[Info-vax] Vaxes shutting off this week
Richard B. Gilbert
rgilbert88 at comcast.net
Mon Mar 2 07:25:15 EST 2009
JF Mezei wrote:
> Glen Herrmannsfeldt wrote:
>
>> With VAX and address mode bytes it is horribly complicated
>> to decode instruction boundaries. VAX works well for a
>> microprogrammed serial instruction processor, reading bytes
>> and operating on them.
>
>
> The could have decided to do what they did to the 8086. Have a front end
> decoder that generates RISC instructions from the complex CISC instructions.
>
> Or, they could have focused on making the simple instructions very fast
> and the remainder addressijg modes less optimised and then ask compiler
> writers t generate code that uses the fast instructions.
>
> If Intel was able to make the 8086 toy controller into a very
> respectable chip, then Shirley Digital could have done the same with VAX.
>
> Unfortunatly, at the time the decision was made to dump VAX in favour of
> Alpha, they did not have the advantage of hindsight and
> didn'T know that Intel would succeed in getting the 8086 to break so
> many barriers.
>
> And lets not forget that at the time, there was Sun breathing down
> Digital's neck with its own risc chips with Sun/Apolllo systes getting
> better price performance than VAX. (that was a marketing issue with
> prices for DEC gear still priced too high)
>
> Had DEC lowered prices of VAX sufficiently, it could have competed
> against Sun, especially since VMS clustering did allow distributed
> ocmputing amongst many nodes.
Really?
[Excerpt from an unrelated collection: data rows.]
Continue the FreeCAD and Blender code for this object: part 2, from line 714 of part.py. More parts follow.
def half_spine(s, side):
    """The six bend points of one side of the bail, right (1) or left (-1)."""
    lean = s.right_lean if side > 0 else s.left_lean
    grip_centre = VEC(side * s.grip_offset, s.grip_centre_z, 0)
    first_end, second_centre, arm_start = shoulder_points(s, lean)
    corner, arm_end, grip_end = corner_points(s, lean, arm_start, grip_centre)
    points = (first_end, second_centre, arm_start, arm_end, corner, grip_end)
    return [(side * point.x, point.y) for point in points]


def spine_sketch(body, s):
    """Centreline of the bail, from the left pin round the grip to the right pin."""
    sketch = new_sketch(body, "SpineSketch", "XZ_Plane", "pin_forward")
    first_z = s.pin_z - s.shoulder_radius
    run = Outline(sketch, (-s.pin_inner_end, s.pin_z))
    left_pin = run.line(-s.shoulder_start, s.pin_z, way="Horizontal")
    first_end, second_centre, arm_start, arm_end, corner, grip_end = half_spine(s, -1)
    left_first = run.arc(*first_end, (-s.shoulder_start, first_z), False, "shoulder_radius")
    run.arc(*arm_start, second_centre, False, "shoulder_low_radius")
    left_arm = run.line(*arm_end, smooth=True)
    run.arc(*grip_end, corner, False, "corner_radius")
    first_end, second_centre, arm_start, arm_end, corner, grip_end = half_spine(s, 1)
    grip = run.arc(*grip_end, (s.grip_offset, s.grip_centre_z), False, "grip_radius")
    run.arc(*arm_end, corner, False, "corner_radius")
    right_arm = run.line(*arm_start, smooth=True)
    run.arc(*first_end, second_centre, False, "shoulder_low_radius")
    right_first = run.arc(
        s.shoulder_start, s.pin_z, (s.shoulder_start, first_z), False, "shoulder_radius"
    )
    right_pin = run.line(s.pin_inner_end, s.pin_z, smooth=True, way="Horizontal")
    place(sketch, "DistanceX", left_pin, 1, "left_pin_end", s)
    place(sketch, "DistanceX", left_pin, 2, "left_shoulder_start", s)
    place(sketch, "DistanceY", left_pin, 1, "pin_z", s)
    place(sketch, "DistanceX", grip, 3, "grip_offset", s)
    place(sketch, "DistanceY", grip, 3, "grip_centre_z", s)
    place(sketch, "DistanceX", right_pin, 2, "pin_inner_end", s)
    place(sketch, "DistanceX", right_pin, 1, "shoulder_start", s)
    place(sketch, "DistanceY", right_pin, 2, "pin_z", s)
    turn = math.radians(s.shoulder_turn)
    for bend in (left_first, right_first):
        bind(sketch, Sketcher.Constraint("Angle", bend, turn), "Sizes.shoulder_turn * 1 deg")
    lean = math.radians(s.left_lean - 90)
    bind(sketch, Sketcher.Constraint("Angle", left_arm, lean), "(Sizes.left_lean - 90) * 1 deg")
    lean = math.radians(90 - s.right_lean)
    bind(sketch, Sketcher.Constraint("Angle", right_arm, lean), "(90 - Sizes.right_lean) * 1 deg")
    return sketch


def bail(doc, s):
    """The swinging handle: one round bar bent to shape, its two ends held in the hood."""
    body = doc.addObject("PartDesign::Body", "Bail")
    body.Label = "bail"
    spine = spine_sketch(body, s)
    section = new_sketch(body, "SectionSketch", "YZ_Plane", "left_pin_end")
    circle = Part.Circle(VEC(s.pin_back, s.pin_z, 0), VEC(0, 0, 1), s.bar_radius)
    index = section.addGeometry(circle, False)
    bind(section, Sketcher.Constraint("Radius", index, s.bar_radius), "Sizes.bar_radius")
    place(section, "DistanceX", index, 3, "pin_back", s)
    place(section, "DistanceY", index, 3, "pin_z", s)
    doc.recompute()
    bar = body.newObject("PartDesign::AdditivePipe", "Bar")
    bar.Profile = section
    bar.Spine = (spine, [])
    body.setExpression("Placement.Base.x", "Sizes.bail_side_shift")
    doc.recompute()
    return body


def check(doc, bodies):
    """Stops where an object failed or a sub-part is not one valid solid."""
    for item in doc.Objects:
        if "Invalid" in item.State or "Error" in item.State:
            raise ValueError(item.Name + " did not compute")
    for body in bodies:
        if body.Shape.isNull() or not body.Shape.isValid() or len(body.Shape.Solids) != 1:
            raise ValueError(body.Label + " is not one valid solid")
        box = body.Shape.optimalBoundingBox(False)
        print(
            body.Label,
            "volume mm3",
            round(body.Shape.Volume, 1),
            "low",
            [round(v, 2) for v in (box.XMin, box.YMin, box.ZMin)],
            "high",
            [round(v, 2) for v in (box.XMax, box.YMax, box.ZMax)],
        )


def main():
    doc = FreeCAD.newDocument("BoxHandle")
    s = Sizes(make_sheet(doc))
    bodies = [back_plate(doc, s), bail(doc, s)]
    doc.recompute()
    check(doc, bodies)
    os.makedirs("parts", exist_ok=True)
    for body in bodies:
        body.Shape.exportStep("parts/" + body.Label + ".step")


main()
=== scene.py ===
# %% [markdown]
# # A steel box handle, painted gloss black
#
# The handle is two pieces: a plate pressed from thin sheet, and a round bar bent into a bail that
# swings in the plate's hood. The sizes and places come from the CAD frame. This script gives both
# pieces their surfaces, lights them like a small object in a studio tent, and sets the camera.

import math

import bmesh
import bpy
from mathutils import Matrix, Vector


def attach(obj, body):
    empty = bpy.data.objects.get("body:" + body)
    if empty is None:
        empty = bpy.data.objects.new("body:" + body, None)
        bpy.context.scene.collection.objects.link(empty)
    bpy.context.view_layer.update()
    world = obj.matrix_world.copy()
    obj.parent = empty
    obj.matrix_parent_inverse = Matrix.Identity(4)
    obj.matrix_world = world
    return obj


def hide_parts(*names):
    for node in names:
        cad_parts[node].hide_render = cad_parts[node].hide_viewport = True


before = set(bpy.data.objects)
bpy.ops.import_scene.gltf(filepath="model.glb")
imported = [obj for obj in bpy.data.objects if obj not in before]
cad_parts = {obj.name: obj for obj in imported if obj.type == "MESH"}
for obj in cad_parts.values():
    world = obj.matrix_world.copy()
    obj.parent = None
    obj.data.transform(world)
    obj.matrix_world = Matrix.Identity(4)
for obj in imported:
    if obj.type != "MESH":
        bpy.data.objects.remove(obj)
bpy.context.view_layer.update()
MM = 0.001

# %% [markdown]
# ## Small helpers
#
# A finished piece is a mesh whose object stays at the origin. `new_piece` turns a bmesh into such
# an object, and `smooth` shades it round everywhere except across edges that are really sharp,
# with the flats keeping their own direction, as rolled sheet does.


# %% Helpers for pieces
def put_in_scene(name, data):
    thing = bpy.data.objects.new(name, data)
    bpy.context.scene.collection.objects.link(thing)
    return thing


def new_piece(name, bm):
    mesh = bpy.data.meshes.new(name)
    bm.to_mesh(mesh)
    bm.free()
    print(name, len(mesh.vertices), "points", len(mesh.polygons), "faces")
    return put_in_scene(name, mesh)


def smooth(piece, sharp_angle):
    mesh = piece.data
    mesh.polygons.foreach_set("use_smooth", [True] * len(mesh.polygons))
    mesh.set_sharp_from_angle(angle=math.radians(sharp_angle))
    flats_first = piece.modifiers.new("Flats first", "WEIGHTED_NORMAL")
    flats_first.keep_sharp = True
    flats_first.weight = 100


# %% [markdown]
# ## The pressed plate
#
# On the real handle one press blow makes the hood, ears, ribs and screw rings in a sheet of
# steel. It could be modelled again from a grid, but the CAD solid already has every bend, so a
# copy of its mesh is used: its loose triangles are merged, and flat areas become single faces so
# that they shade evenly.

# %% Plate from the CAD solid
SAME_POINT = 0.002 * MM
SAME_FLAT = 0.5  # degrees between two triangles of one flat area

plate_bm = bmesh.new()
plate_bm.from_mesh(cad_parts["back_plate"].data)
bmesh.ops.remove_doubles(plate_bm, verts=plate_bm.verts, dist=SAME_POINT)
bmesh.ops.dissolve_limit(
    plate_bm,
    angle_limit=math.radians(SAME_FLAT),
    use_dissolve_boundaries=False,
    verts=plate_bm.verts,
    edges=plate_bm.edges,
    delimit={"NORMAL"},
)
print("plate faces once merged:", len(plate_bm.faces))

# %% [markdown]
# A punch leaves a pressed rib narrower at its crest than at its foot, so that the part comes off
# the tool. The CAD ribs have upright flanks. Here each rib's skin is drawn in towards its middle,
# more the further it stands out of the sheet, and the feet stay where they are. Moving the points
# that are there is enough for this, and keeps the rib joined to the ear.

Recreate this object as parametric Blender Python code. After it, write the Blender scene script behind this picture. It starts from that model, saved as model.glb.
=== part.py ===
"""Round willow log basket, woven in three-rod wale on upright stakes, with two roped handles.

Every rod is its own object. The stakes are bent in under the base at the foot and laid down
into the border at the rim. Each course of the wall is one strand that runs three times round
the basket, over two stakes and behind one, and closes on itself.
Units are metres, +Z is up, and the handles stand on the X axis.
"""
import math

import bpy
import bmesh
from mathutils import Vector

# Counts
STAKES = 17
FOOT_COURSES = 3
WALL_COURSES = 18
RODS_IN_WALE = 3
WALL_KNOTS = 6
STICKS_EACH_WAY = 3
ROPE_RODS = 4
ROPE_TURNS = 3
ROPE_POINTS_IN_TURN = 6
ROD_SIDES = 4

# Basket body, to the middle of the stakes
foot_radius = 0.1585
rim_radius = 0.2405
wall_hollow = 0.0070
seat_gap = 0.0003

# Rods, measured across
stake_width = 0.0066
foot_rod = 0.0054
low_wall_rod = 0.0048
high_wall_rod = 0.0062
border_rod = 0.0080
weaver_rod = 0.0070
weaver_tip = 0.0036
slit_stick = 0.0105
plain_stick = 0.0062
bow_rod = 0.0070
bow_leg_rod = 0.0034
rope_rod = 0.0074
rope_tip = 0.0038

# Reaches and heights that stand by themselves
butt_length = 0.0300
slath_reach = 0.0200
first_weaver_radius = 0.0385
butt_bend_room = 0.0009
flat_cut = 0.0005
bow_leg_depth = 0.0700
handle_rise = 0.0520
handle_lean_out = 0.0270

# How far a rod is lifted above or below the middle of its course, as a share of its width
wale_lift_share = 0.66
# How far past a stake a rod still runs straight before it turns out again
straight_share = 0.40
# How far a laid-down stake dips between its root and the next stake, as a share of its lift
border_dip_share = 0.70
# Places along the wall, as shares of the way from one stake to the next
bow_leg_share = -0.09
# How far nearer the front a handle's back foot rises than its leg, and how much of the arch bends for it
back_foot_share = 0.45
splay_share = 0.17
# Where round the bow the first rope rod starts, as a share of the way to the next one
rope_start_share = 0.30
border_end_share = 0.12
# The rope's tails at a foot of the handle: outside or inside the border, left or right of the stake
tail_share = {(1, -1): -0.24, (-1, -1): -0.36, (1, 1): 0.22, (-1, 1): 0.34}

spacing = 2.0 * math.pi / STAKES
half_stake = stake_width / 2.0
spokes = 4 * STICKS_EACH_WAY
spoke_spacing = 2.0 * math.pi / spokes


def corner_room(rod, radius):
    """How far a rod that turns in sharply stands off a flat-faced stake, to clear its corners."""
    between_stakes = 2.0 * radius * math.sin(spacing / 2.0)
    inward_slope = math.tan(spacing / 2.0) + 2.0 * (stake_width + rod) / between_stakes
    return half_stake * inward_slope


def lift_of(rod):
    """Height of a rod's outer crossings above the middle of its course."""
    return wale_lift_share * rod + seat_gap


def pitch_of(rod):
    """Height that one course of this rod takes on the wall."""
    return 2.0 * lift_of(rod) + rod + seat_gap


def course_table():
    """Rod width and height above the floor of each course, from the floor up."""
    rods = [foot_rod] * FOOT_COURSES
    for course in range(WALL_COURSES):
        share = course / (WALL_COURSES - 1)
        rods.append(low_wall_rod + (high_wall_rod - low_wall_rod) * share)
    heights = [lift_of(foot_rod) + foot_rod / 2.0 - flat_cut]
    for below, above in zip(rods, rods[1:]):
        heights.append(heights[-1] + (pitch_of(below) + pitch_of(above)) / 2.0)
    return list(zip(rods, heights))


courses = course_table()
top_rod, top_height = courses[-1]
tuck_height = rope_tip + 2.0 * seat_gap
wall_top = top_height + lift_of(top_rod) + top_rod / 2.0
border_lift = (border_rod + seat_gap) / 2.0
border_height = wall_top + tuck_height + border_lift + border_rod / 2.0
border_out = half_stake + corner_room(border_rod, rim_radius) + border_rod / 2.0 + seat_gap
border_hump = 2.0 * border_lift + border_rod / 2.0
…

I suspect that if anyone at DEC had seriously suggested
lowering prices, he would have become a former employee within minutes
or, at most, hours! If DEC had been both willing and able to compete on
price, there would probably still be a Digital Equipment Corporation!
They couldn't, or wouldn't, so Sun and Silicon Graphics rolled right
over them!
Some people can learn to cross the road ONLY by being run over by a truck!